The Left generally sees this institutional persistence as evidence that (in Runciman’s words) the “apparatus of government has been the instrument of a self-serving ruling class determined to retain its control of the means of coercion and persuasion”. The Right sees it as evidence that Britain’s institutions “have consistently allowed for the representation of conflicting interests through a parliamentary assembly and delegation of power to local authorities while containing the risk of instability through judicious toleration of alternative opinions and lifestyles and prudent oversight of a market in commodities and labour”.

Although Defoe might be pleasantly surprised by a decline in the bossiness of the church and the excise man (gone are the law that all must attend church and the Calico Acts, forbidding cotton clothing, to protect wool and silk makers), he would undoubtedly be astonished by the enormous growth of other officious bureaucracies.

He would surely also be appalled at the degree to which we are subjects of an alien and unelected European nomenklatura. If, as Paul Johnson used to argue, Britain’s history can be seen as a series of painful and prolonged disengagements from (and resistance to) projects of European unification — by Caesars, popes, Bourbons, Hapsburgs, Bonapartes, Hitlers, Stalins, Delorses — then it would be reasonable to predict that cultural evolution will eventually lead us out of the EU. But predicting evolution is very hard.

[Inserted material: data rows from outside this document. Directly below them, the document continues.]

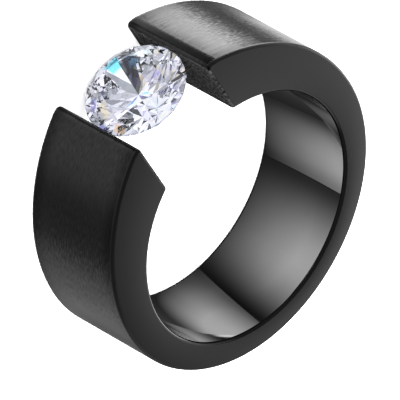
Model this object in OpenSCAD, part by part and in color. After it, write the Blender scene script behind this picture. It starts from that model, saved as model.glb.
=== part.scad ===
// Tension-set ring: a wide black steel band, open at the top, grips a round brilliant between its two ends.
// The finger's axis is Z, with the band's middle at Z = 0, and the stone faces -Y. The ring lies on a side face.

/* [Band] */
// Width of the band along the finger
band_w = 8; // [7.8:0.1:9]
// Radius of the finger hole
bore_r = 9.25; // [8.9:0.05:9.4]
// Rounding of the hole's rims and of the edges beside the gap
inner_round = 0.25; // [0.15:0.05:0.3]
// Rounding of the two outer rims
rim_round = 0.25; // [0.15:0.05:0.4]

/* [Outline] */
// Radius of the arc round the back and sides
back_r = 11.8; // [11.6:0.05:12]
// Radius of the flatter arcs that lead up to the gap
shoulder_r = 14.25; // [14:0.05:14.6]
// Distance from the finger's axis to the back arc's centre, towards the stone
outline_shift = 0.8; // [0.6:0.05:0.9]

/* [Gap] */
// Width of the gap between the two end faces
gap_w = 7.1; // [7.1:0.05:7.25]
// Rounding of the pointed outer edge of each arm
tip_round = 0.35; // [0.2:0.05:0.35]

/* [Stone] */
// Diameter of the stone over its girdle
stone_d = 7.3; // [7.3:0.05:7.6]
// Height of the girdle's middle above the finger's axis
stone_height = 12.9; // [12.75:0.05:12.9]
// Width of the table as a share of the stone's diameter
table_share = 0.61; // [0.53:0.01:0.62]
// Slope of the eight kite facets
crown_angle = 34.5; // [32:0.5:36]
// Slope of the eight main facets below the girdle
pavilion_angle = 41; // [40:0.25:41.5]
// Thickness of the girdle at its corners
girdle_t = 0.16; // [0.14:0.02:0.3]
// How far the star facets reach from the table towards the girdle
star_share = 0.5; // [0.4:0.05:0.6]
// How far the lower girdle facets reach from the girdle towards the culet
lower_share = 0.77; // [0.7:0.01:0.85]
// Space between the stone and its seats
seat_clear = 0.03; // [0.02:0.01:0.05]

/* [Hidden] */
$fn = 96;

black_steel = [0.16, 0.16, 0.17];
clear_stone = [0.9, 0.92, 0.97, 0.6];

half_w = band_w / 2;
gap_half = gap_w / 2;
// Longer than anything that is cut, so that every cutter passes right through
reach = 20;

// The right shoulder arc's centre: the arc leaves the back arc at its widest point, with no corner
shoulder_centre = [back_r - shoulder_r, -outline_shift];

// Centre of the rounding at the outer tip of the right arm: it touches the end face and the shoulder arc
tip_x = gap_half + tip_round;
tip_centre = [
    tip_x,
    shoulder_centre[1] - sqrt(pow(shoulder_r - tip_round, 2) - pow(tip_x - shoulder_centre[0], 2))
];
tip_out = (tip_centre - shoulder_centre) / norm(tip_centre - shoulder_centre);

// Centre of the rounding at the inner edge of the right arm: it touches the end face and the finger hole
heel_x = gap_half + inner_round;
heel_centre = [heel_x, -sqrt(pow(bore_r + inner_round, 2) - pow(heel_x, 2))];
heel_in = -heel_centre / norm(heel_centre);

// A disc about Z, as thick as the band is wide, with both rims rounded
module rounded_disc(radius) {
    rotate_extrude() {
        translate([0, -half_w + rim_round]) square([radius, band_w - 2 * rim_round]);
        translate([0, -half_w]) square([radius - rim_round, band_w]);
        for (side = [-1, 1])
            translate([radius - rim_round, side * (half_w - rim_round)]) circle(r = rim_round);
    }
}

// All space on one side of the plane through the back arc's centre: 0 is the back, 1 the side of the stone
module half_space(side) {
    translate([-reach, -outline_shift - side * reach, -reach]) cube([2 * reach, reach, 2 * reach]);
}

// The band's outline before any cut: half a disc at the back, and a pointed arch at the stone
module outline_body() {
    intersection() {
        translate([0, -outline_shift, 0]) rounded_disc(back_r);
        half_space(0);
    }
    intersection() {
        translate(shoulder_centre) rounded_disc(shoulder_r);
        mirror([1, 0, 0]) translate(shoulder_centre) rounded_disc(shoulder_r);
        half_space(1);
    }
}

// What a wall at a distance from the middle loses at both side faces when its edges are rounded
module edge_flares(wall) {
    for (side = [0, 1])
        mirror([0, side])
            difference() {
                translate([wall - inner_round, half_w - inner_round])
                    square([2 * inner_round, 2 * inner_round]);
                translate([wall + inner_round, half_w - inner_round]) circle(r = inner_round);
            }
}

// The finger hole with its rounded rims
module bore_cut() {
    rotate_extrude() {
        translate([0, -reach / 2]) square([bore_r, reach]);
        edge_flares(bore_r);
    }
}

// The gap between the arms, with the edges of both end faces rounded along the side faces
module gap_cut() {
    rotate([90, 0, 0])
        linear_extrude(reach) {
            translate([-gap_half, -reach / 2]) square([gap_w, reach]);
            for (side = [0, 1])
                mirror([side, 0]) edge_flares(gap_half);
        }
}

// Waste outside a rounding: the corner's block minus the rounding's own circle
module corner_waste(centre, radius, block) {
    translate([0, 0, -reach / 2])
        linear_extrude(reach)
            difference() {
                polygon(block);
                translate(centre) circle(r = radius);
            }
}

// The waste at the outer tip and at the inner edge of the right arm
module end_waste() {
    corner_waste(tip_centre, tip_round, [
        tip_centre,
        [gap_half - 1, tip_centre[1]],
        [gap_half - 1, -reach],
        shoulder_centre + (shoulder_r + 1) * tip_out
    ]);
    corner_waste(heel_centre, inner_round, [
        heel_centre,
        heel_centre + heel_in,
        [gap_half - 1, heel_centre[1] + 1],
        [gap_half - 1, heel_centre[1]]
    ]);
}

// Places its children at the stone: the stone's axis is their Z, its table faces their +Z
module at_stone() {
    translate([0, -stone_height, 0]) rotate([90, 0, 0]) children();
}

// The groove that grips the girdle: a disc with a V-shaped edge, cut into both end faces
module seat_cut() {
    rim = stone_d / 2 + seat_clear;
    flat = girdle_t / 2 + seat_clear;
    slope = 1;
    rotate_extrude()
        polygon([
            [rim - slope, -flat - slope],
            [rim, -flat],
            [rim, flat],
            [rim - slope, flat + slope]
        ]);
}

module band() {
    color(black_steel)
        difference() {
            outline_body();
            bore_cut();
            gap_cut();
            for (side = [0, 1])
                mirror([side, 0, 0]) end_waste();
            at_stone() seat_cut();
        }
}

// Radii and heights of the brilliant's corners, worked out from its proportions
folds = 8;
step = 360 / folds;
half = step / 2;
girdle_r = stone_d / 2;
table_r = table_share * girdle_r;
table_edge_r = table_r * cos(half);
table_z = girdle_t / 2 + (girdle_r - table_r) * tan(crown_angle);
star_r = table_edge_r + star_share * (girdle_r - table_edge_r);
star_z = table_z - (star_r * cos(half) - table_r) * tan(crown_angle);
culet_z = -girdle_t / 2 - girdle_r * tan(pavilion_angle);
lower_r = (1 - lower_share) * girdle_r;
lower_z = culet_z + lower_r * cos(half) * tan(pavilion_angle);

// The kites and the main facets end in a point this far inside the girdle
tip_inset = 0.03;
tip_r = girdle_r - tip_inset;
kite_tip_z = table_z - (tip_r - table_r) * tan(crown_angle);
main_tip_z = culet_z + tip_r * tan(pavilion_angle);

// A corner of the cut, from its radius, angle and height
function corner(radius, angle, z) = [radius * cos(angle), radius * sin(angle), z];

// A corner turned round the stone's axis
function turned(p, angle) = [
    p[0] * cos(angle) - p[1] * sin(angle),
    p[0] * sin(angle) + p[1] * cos(angle),
    p[2]
];

// Height of the plane through three corners, at a radius and an angle
function plane_z(plane, radius, angle) =
    let (normal = cross(plane[1] - plane[0], plane[2] - plane[0]))
    (plane[0] - corner(radius, angle, 0)) * normal / normal[2];

// The corner where one plane comes down to another, in the direction of an angle
function meeting(over, under, angle) =
    let (
        gap = plane_z(over, 0, angle) - plane_z(under, 0, angle),
        further_out = plane_z(over, 1, angle) - plane_z(under, 1, angle),
        radius = gap / (gap - further_out)
    )
    corner(radius, angle, plane_z(over, radius, angle));

// The planes of an upper and a lower girdle facet, from the middle of a kite to the next corner
upper_facet = [
    corner(star_r, half, star_z),
    corner(tip_r, 0, kite_tip_z),
    corner(girdle_r, half, girdle_t / 2)
];
lower_facet = [
    corner(lower_r, half, lower_z),
    corner(tip_r, 0, main_tip_z),
    corner(girdle_r, half, -girdle_t / 2)
];

// The corners of one fold. The last two lie outside the girdle, where the upper and lower planes meet.
fold_corners = [
    corner(table_r, 0, table_z),
    upper_facet[0],
    upper_facet[1],
    lower_facet[0],
    lower_facet[1],
    meeting(upper_facet, lower_facet, 0),
    meeting(upper_facet, lower_facet, half)
];
TABLE = 0;
STAR = 1;
KITE_TIP = 2;
LOWER = 3;
MAIN_TIP = 4;
EDGE_MIDDLE = 5;
EDGE_SIDE = 6;
CULET = folds * len(fold_corners);

// Number of a corner in the list of all folds
function at(fold, which) = ((fold + folds) % folds) * len(fold_corners) + which;

// All flat facets, running out to a sharp edge past the girdle
module facets() {
    points = [
        for (k = [0 : folds - 1]) for (p = fold_corners) turned(p, k * step),
        [0, 0, culet_z]
    ];
    faces = [
        [for (k = [folds - 1 : -1 : 0]) at(k, TABLE)],
        for (k = [0 : folds - 1]) each [
            [at(k, TABLE), at(k + 1, TABLE), at(k, STAR)],
            [at(k, TABLE), at(k, STAR), at(k, KITE_TIP), at(k - 1, STAR)],
            [at(k, STAR), at(k, EDGE_SIDE), at(k, EDGE_MIDDLE), at(k, KITE_TIP)],
            [at(k - 1, STAR), at(k, KITE_TIP), at(k, EDGE_MIDDLE), at(k - 1, EDGE_SIDE)],
            [CULET, at(k - 1, LOWER), at(k, MAIN_TIP), at(k, LOWER)],
            [at(k, LOWER), at(k, MAIN_TIP), at(k, EDGE_MIDDLE), at(k, EDGE_SIDE)],
            [at(k - 1, LOWER), at(k - 1, EDGE_SIDE), at(k, EDGE_MIDDLE), at(k, MAIN_TIP)]
        ]
    ];
    polyhedron(points, faces);
}

module stone() {
    color(clear_stone)
        at_stone()
            intersection() {
                facets();
                translate([0, 0, -reach / 2]) cylinder(r = girdle_r, h = reach);
            }
}

band();
stone();
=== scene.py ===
"""A black steel ring that grips a round brilliant between its two ends, with its lights and camera."""

import math
from collections import namedtuple

import bmesh
import bpy
from bpy.props import FloatProperty, FloatVectorProperty, PointerProperty
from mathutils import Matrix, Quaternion, Vector


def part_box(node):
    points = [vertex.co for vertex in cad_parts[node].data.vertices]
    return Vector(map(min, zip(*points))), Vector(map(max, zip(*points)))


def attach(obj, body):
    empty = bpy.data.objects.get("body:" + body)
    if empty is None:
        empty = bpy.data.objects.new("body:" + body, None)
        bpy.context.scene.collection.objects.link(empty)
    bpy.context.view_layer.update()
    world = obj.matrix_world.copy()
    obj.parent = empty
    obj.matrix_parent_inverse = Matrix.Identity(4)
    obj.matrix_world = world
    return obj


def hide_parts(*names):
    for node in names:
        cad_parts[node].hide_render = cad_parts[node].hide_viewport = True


bl_info = {
    "name": "Tension Ring",
    "version": (1, 0, 0),
    "blender": (4, 5, 0),
    "location": "3D View > Sidebar > Ring",
    "description": "Builds a black steel ring with a round brilliant held in its gap",
    "category": "Add Mesh",
}

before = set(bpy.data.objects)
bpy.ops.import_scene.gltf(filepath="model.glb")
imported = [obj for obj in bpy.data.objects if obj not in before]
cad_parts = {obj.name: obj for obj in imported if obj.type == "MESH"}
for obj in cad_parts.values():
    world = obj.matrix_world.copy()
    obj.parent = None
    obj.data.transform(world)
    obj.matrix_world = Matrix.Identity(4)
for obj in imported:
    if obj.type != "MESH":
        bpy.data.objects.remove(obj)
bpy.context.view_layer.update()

MM = 0.001
BODY = "root"

BAND_LOW, BAND_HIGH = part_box("band")
_, STONE_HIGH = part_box("stone")


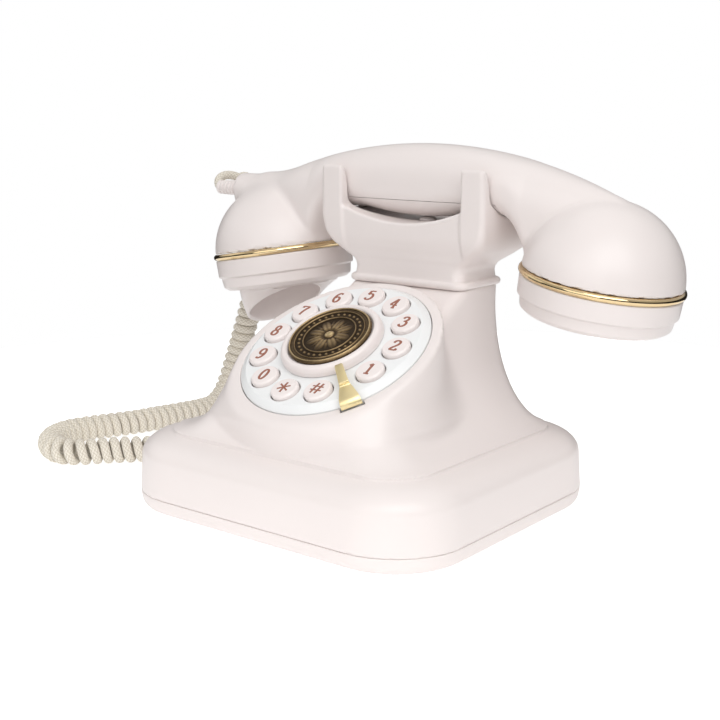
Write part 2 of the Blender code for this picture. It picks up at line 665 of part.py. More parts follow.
def make_cord(lift):
    relief = turned("cord_relief", ((0, 3.6), (3.2, 3.6), (4.6, 0.3), (3.6, 0), (3.6, -4), (0, -4)),
                    SHELL, steps=16)
    relief.rotation_euler = (0.0, math.radians(-90), 0.0)
    relief.location = mm(BOSS_END - 0.3, *BOSS_CENTRE)
    relief.parent = lift
    tube("cord_lead", LEAD_ROUTE, WIRE, 5)
    tube("cord_hanging_coil", HANG_ROUTE, COIL, 10)
    tube("cord_table_coil", TABLE_ROUTE, COIL, 9)
    tube("cord_tail", TAIL_ROUTE, WIRE, 5)


def centre_on_origin():
    """Put the middle of the phone's box, without its cord, over the origin."""
    middle = (HANDSET_Y + RING_RADIUS - BASE_DEPTH / 2) / 2
    for obj in list(PARTS.objects) + list(CUTTERS.objects):
        if obj.parent is None:
            obj.location.y -= middle * MM


def build():
    dial = empty("dial_frame", DIAL_CENTRE, (DIAL_TILT, 0.0, 0.0))
    lift = empty("handset_lift_frame", (0.0, 0.0, 0.0))
    left = empty("mouth_cup_frame", (-RING_X, HANDSET_Y, RING_Z), (0.0, -CUP_TILT, 0.0), lift)
    right = empty("ear_cup_frame", (RING_X, HANDSET_Y, RING_Z), (0.0, CUP_TILT, 0.0), lift)
    hook = empty("hook_frame", (0.0, HANDSET_Y, PLUNGER_TOP))
    make_housing(dial)
    make_rear_panel()
    make_bottom_cover()
    make_inside()
    make_jacks()
    make_dial(dial)
    make_finger_stop(dial)
    make_cradle()
    make_hook(hook)
    make_handset_shells(lift, left, right)
    make_rings(left, right)
    make_ear_side(right)
    make_mouth_side(left)
    block("handset_weight", (-13, 42, 131), (13, 54, 139), STEEL, lift, bevel=0.8)
    make_cord(lift)
    centre_on_origin()


build()
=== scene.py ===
"""The retro desk telephone's looks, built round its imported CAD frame.

Shapes are worked out in millimetres, with the middle of the plinth at x = 0, y = 0 and the
table at z = 0, as in the CAD source. to_row() takes them into the frame's metres.
"""
import json
import math

import bmesh
import bpy
import numpy as np
from mathutils import Matrix, Vector


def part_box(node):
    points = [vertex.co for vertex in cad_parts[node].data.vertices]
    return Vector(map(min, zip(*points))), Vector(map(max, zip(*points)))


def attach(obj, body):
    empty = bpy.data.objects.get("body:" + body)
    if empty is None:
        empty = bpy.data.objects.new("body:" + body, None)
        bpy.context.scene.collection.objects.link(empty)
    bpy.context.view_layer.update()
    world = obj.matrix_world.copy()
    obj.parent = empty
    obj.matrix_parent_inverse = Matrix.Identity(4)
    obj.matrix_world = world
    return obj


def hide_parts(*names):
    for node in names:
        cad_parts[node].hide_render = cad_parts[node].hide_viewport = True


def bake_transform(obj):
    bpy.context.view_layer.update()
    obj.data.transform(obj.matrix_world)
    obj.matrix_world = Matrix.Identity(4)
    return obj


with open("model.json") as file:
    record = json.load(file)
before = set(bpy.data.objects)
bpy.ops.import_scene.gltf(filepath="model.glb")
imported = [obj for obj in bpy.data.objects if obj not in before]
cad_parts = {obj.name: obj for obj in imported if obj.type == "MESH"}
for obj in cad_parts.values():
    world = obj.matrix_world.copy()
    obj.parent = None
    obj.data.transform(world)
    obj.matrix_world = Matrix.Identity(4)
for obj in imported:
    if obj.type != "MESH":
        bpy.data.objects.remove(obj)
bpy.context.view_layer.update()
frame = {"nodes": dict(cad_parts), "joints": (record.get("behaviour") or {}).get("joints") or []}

MM = 0.001
LOW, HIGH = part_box("bottom_cover")
MIDDLE = np.array([(LOW[0] + HIGH[0]) / 2, (LOW[1] + HIGH[1]) / 2, 0.0])

# Plinth, flare and neck
BASE_HALF = (80.0, 72.25)
BASE_RADIUS = 32.0
BASE_BOTTOM = 0.8
COVER_TOP = 7.7
HOUSING_BOTTOM = 7.88
SHOULDER_START = 23.0
SHOULDER_TOP = 32.5
SHOULDER_INSET = 15.0
CREASE_HALF = (65.5, 59.0)
CREASE_RADIUS = 20.0
LIP_TOP = 34.0
NECK_TOP = 90.46
NECK_HALF = 30.5
NECK_REAR = 61.5
NECK_RADIUS = 6.0
FLARE_POWER = 0.58
FRONT_INSET = 14.0
WALL = 2.5
NET_STEP = 1.15

# Dial
DIAL_CENTRE = (0.0, -17.6, 69.8)
DIAL_NORMAL = -Vector(next(j["axis"] for j in frame["joints"] if j["name"] == "press_1")).normalized()
DIAL_TILT = math.atan2(-DIAL_NORMAL.y, DIAL_NORMAL.z)
RIM_RADIUS = 46.7
RECESS_RADIUS = 41.6
WELL_RADIUS = 39.3
PLATE_RADIUS = 41.3
PLATE_TOP = 2.4
KEY_RADIUS = 5.9
KEY_TOP = 4.3
KEY_PITCH_RADIUS = 31.06
KEY_FIRST = math.radians(-24.53)
KEY_STEP = math.radians(28.99)
STOP_ANGLE = math.radians(-45.1)
STROKE = 6.2
THICK = 0.19
THIN = 0.115
KEY_NAMES = ("1", "2", "3", "4", "5", "6", "7", "8", "9", "0", "star", "hash")

# Cradle and handset
HANDSET_Y = 48.0
HEAD_BOTTOM = 90.5
HEAD_TOP = 142.0
SADDLE = 118.0
RING_X = 86.5
RING_Z = 98.5
CUP_TILT = math.radians(9.5)
DOME_RADIUS = 33.2
DOME_HEIGHT = 33.0
DOME_POWER = 2.02
RING_HALF = 1.58
BOSS_END = -115.0
BOSS_CENTRE = (50.0, 127.0)
BOSS_RADIUS = 7.6
PARTING = 127.5
STRIP_HALF = 44.0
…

It is hard to think of another nation — only the Vatican or perhaps the Netherlands spring to mind — where the main institutions have changed so little since 1724. Everywhere else they were remade in the 1780s, 1840s, 1950s or 1990s. On every measure of science, technology and society, we are as modern as you could wish. Yet we manage to be so within national institutions that are little changed from the time of George I.